:: What is being asked ::
Repeat all of the material exactly as given.

:: Collected data ::
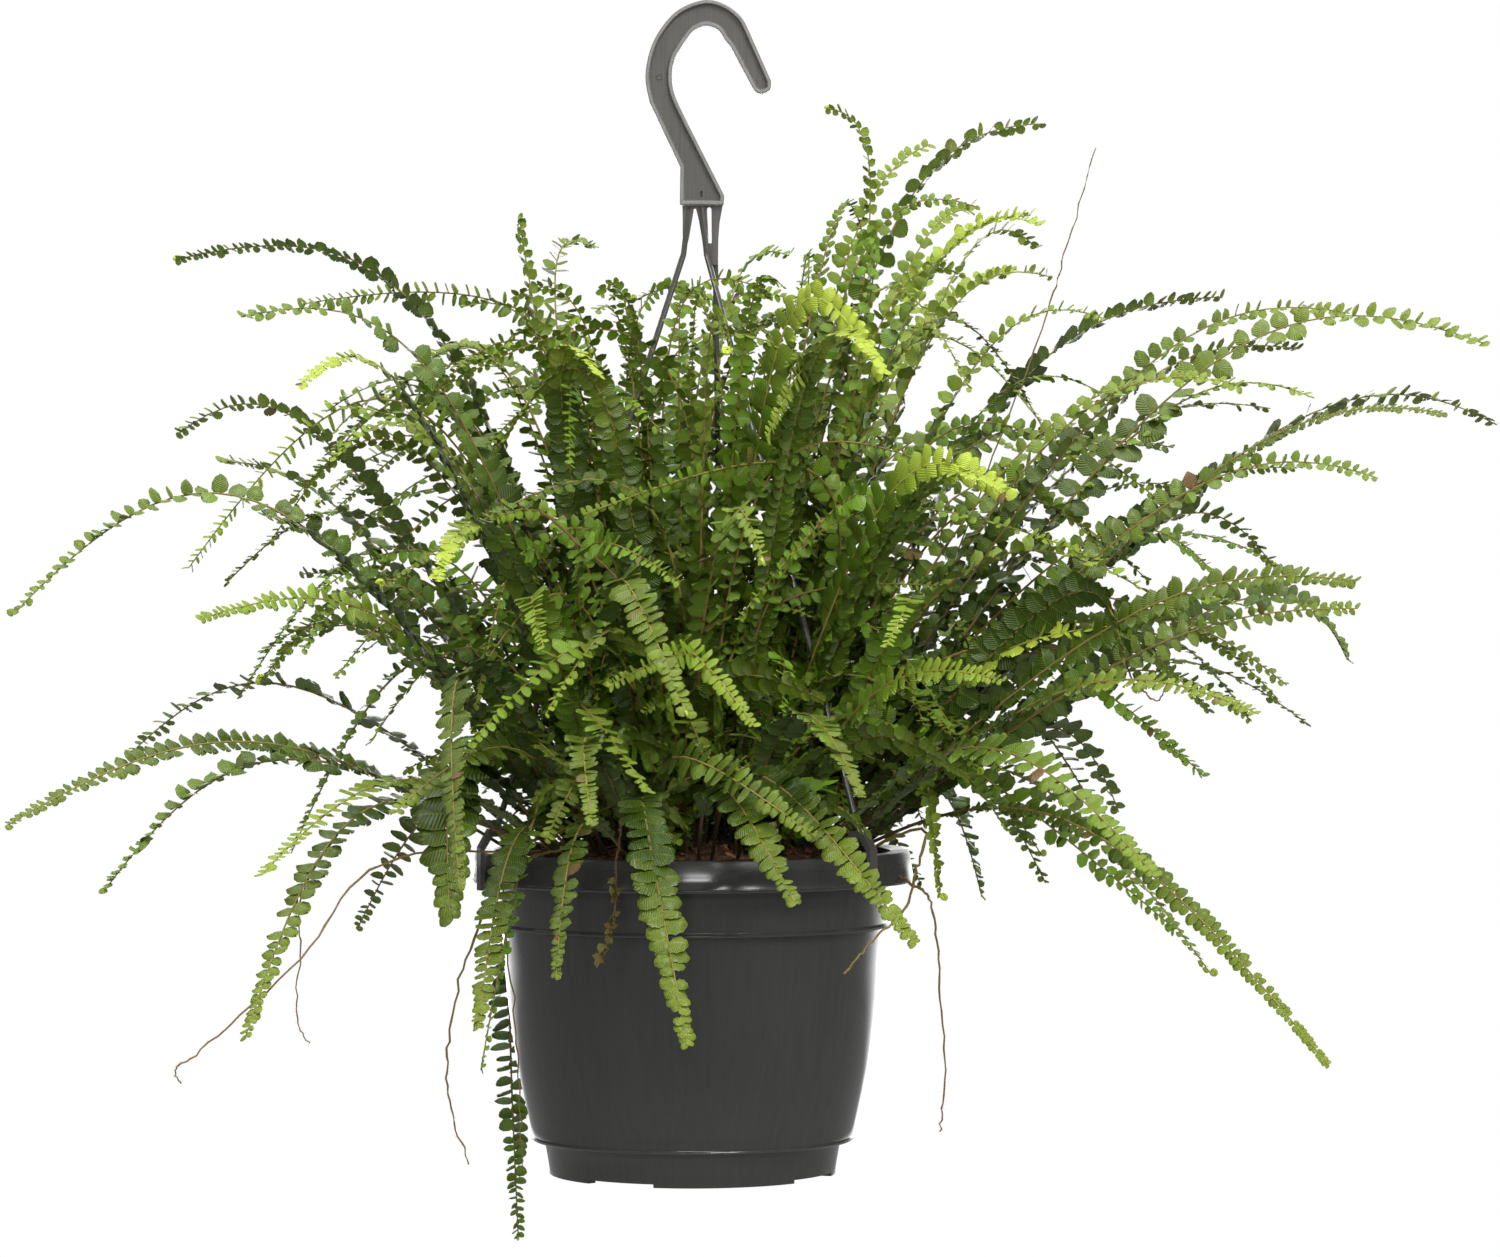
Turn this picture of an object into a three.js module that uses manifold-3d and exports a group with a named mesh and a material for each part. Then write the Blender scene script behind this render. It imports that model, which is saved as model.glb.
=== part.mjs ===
// A button fern in a round plastic hanging pot, with its three-strand hanger and hook.
// Millimetres, +Z up. The origin is the point inside the hook's crown that rests on whatever carries it.
import * as THREE from 'three';
import { mergeVertices } from 'three/addons/utils/BufferGeometryUtils.js';
import Module from 'manifold-3d';

const wasm = await Module();
wasm.setup();

// The pot hangs under the hook, a little to its left. Everything but the hook is placed from the
// crown, the point on the pot's axis that is level with the top of its rim.
const CROWN = new THREE.Vector3(-5.5, 0, -335);

// Pot
const RIM_RADIUS = 90;
const RIM_DEPTH = 12.6;
const RIM_FLARE = 1.7;
const WALL = 1.6;
const BAND_FOOT = 31;
const BODY_FOOT = 118;
const BASE = 130.4;
const FOOT_HEIGHT = 1.4;
const FOOT_COUNT = 4;
const FOOT_GAP_ANGLE = 30;
const FOOT_TURN = 14;
const BASE_RADIUS = 58.6;
const ROUND_SEGMENTS = 32;

// Soil
const SOIL_RADIUS = 79;
const SOIL_EDGE = -5;
const SOIL_MOUND = 9;
const ROOT_DEPTH = 12;
const CLEARANCE = 0.4;

// Hook
const HOOK_THICKNESS = 7;
const HOOK_FLANGE = 1.5;
const HOOK_RECESS = 2.3;
const HOOK_FOOT = -72.8;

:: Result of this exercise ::
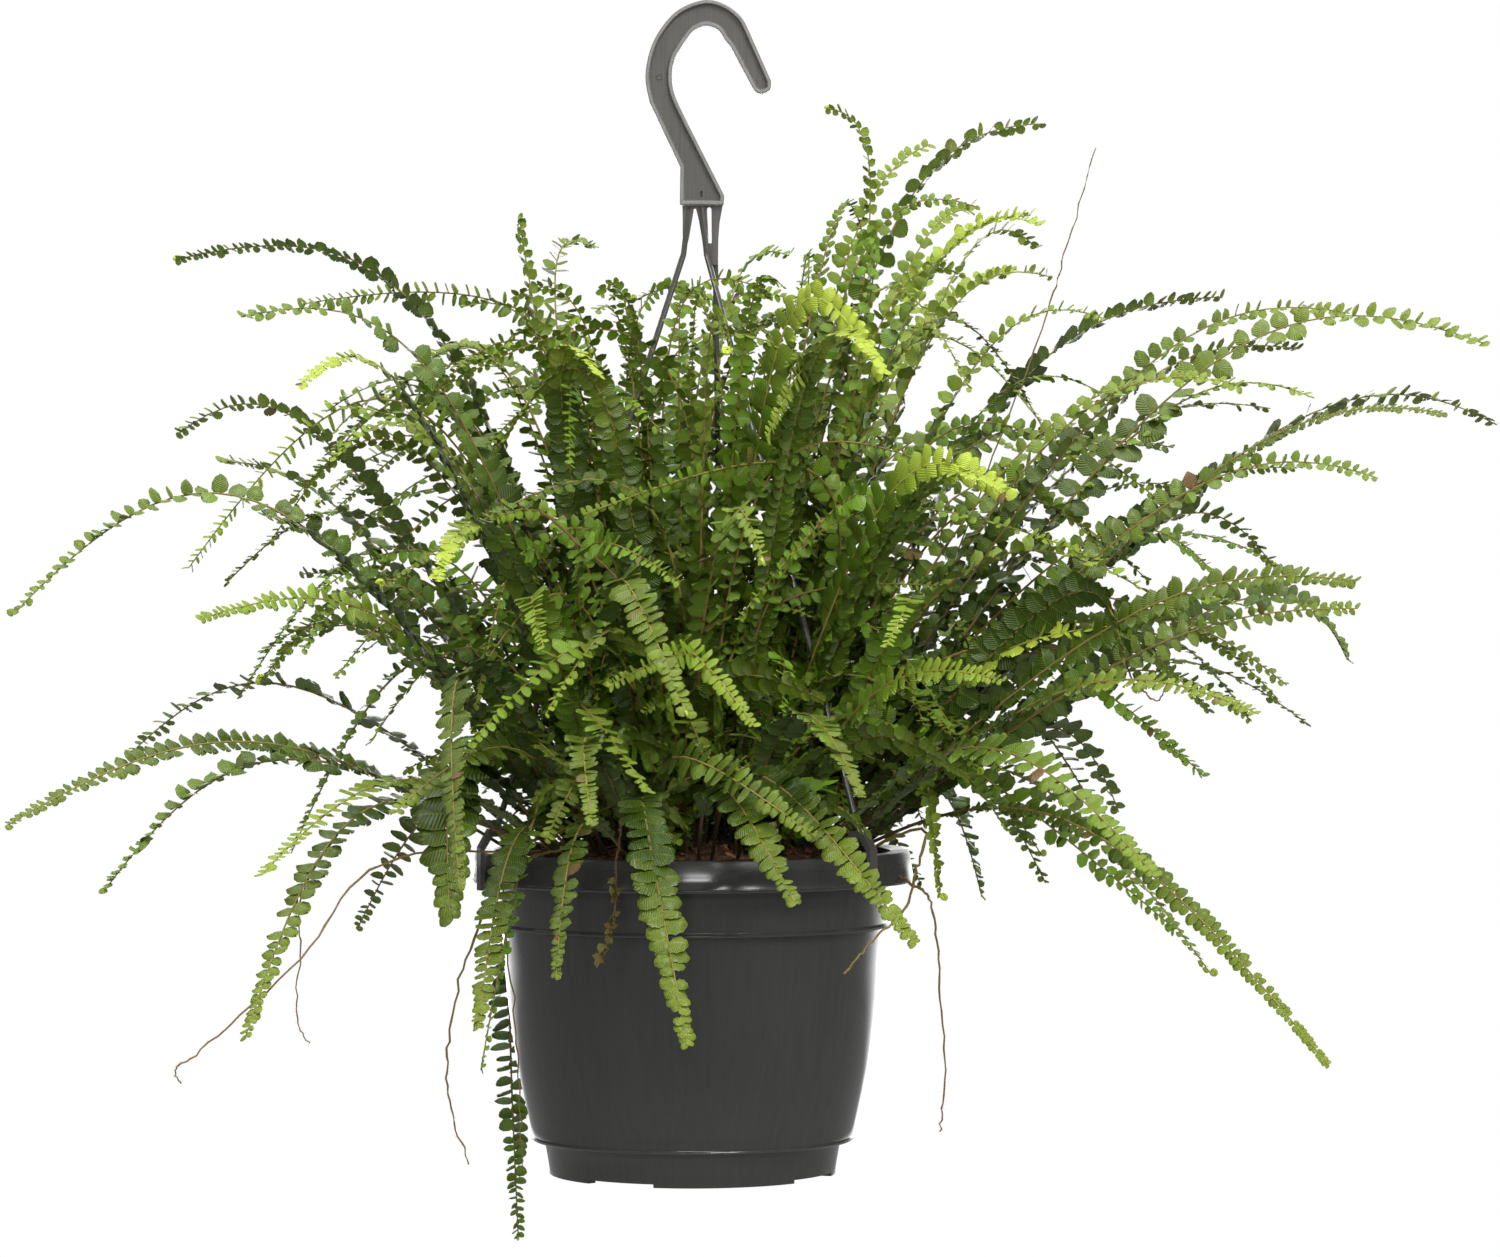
Turn this picture of an object into a three.js module that uses manifold-3d and exports a group with a named mesh and a material for each part. Then write the Blender scene script behind this render. It imports that model, which is saved as model.glb.
=== part.mjs ===
// A button fern in a round plastic hanging pot, with its three-strand hanger and hook.
// Millimetres, +Z up. The origin is the point inside the hook's crown that rests on whatever carries it.
import * as THREE from 'three';
import { mergeVertices } from 'three/addons/utils/BufferGeometryUtils.js';
import Module from 'manifold-3d';

const wasm = await Module();
wasm.setup();

// The pot hangs under the hook, a little to its left. Everything but the hook is placed from the
// crown, the point on the pot's axis that is level with the top of its rim.
const CROWN = new THREE.Vector3(-5.5, 0, -335);

// Pot
const RIM_RADIUS = 90;
const RIM_DEPTH = 12.6;
const RIM_FLARE = 1.7;
const WALL = 1.6;
const BAND_FOOT = 31;
const BODY_FOOT = 118;
const BASE = 130.4;
const FOOT_HEIGHT = 1.4;
const FOOT_COUNT = 4;
const FOOT_GAP_ANGLE = 30;
const FOOT_TURN = 14;
const BASE_RADIUS = 58.6;
const ROUND_SEGMENTS = 32;

// Soil
const SOIL_RADIUS = 79;
const SOIL_EDGE = -5;
const SOIL_MOUND = 9;
const ROOT_DEPTH = 12;
const CLEARANCE = 0.4;

// Hook
const HOOK_THICKNESS = 7;
const HOOK_FLANGE = 1.5;
const HOOK_RECESS = 2.3;
const HOOK_FOOT = -72.8;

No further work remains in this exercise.